Before opening the mall, security teams may inspect doors, locks, and surveillance cameras. This is similar to vulnerability scanning and security testing. However, once the mall opens, security guards continuously monitor activities inside the building. They watch for suspicious behavior, theft attempts, unauthorized access, and emergencies.
Runtime Security Monitoring performs a similar role for digital infrastructure.
It continuously observes running workloads and alerts security teams when something unusual occurs.
Why Runtime Security Monitoring Matters
Many organizations assume that vulnerability scanning alone is sufficient for security. Unfortunately, this assumption creates dangerous blind spots.

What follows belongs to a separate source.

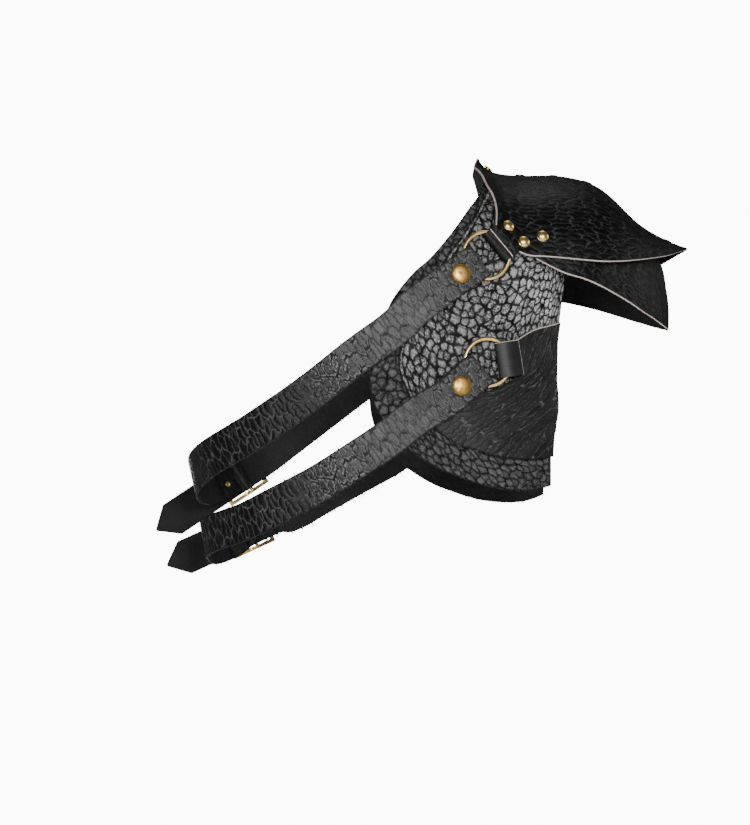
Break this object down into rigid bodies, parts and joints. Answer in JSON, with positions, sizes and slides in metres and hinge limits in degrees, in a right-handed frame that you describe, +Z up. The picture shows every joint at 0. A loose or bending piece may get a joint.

Imagine a company scans all its container images before deployment and finds no vulnerabilities. The applications are then deployed into production.

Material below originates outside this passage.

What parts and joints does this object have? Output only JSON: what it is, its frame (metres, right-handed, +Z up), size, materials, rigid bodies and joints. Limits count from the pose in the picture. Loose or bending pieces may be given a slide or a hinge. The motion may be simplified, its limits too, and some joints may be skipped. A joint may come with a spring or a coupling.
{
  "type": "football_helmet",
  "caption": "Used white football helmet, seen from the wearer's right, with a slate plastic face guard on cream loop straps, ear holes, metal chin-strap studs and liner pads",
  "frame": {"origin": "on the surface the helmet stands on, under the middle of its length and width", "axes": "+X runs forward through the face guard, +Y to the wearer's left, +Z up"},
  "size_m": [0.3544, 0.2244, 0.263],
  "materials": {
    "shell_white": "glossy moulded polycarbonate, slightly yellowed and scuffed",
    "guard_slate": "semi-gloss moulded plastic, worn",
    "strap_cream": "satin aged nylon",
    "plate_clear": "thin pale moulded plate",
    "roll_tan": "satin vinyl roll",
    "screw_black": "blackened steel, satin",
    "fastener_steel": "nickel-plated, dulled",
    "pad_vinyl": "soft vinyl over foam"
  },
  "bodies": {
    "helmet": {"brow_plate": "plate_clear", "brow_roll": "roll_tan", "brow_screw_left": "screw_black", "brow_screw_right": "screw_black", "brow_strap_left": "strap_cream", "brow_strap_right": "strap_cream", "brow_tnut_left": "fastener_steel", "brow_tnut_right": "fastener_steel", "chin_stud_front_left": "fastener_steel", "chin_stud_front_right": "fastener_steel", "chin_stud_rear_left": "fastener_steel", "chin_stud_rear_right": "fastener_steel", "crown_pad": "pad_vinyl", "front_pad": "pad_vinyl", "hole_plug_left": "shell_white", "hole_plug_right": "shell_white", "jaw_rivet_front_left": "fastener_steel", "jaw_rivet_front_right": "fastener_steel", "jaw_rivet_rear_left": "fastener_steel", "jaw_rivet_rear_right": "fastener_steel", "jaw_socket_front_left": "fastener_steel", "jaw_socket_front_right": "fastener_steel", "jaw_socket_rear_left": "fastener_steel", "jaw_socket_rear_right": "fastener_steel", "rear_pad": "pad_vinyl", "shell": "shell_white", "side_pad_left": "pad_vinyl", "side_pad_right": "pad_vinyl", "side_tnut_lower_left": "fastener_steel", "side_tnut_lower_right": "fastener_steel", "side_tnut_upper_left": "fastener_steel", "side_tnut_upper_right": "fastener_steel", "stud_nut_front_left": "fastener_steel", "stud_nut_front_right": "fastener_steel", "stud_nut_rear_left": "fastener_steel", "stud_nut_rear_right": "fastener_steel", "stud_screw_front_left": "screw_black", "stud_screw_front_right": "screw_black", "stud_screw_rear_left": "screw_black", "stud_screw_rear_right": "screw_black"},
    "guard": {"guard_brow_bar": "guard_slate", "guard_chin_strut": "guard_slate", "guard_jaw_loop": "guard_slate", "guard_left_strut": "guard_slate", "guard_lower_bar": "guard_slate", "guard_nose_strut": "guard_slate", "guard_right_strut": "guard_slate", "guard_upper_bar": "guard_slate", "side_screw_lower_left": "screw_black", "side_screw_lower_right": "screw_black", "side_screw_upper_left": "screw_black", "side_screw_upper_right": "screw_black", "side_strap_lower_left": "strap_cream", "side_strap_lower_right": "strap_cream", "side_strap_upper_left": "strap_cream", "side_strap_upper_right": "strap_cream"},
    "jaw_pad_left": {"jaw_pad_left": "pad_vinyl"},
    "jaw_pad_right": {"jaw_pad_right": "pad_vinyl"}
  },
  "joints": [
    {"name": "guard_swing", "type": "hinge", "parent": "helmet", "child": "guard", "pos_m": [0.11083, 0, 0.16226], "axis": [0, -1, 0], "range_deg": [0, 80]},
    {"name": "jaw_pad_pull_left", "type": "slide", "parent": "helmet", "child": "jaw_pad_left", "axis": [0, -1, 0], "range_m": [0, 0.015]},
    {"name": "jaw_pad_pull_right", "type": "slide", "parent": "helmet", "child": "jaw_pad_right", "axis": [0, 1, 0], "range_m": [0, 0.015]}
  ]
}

A few weeks later, an attacker gains access through stolen credentials. Since the attack does not exploit a software vulnerability, traditional scanners may never detect it.
However, runtime monitoring could identify suspicious activities such as:
Unexpected shell access
Unauthorized file modifications
Privilege escalation attempts
Network connections to malicious servers
Unusual process execution
Without runtime visibility, organizations may not discover an attack until significant damage has already occurred.
Understanding Runtime Threats
Runtime threats occur while applications and workloads are actively running.
Unlike static vulnerabilities, runtime attacks involve real-time malicious actions performed by attackers.
For example, imagine a web application running inside a container.
Normally, the container processes web requests and returns responses to users.
Now suppose an attacker successfully exploits a vulnerability and gains command execution access. The attacker starts downloading malicious tools and opens a reverse shell connection.
The container image itself may appear completely secure. However, the workload is now behaving differently than expected.
Runtime Security Monitoring can detect this abnormal behavior immediately.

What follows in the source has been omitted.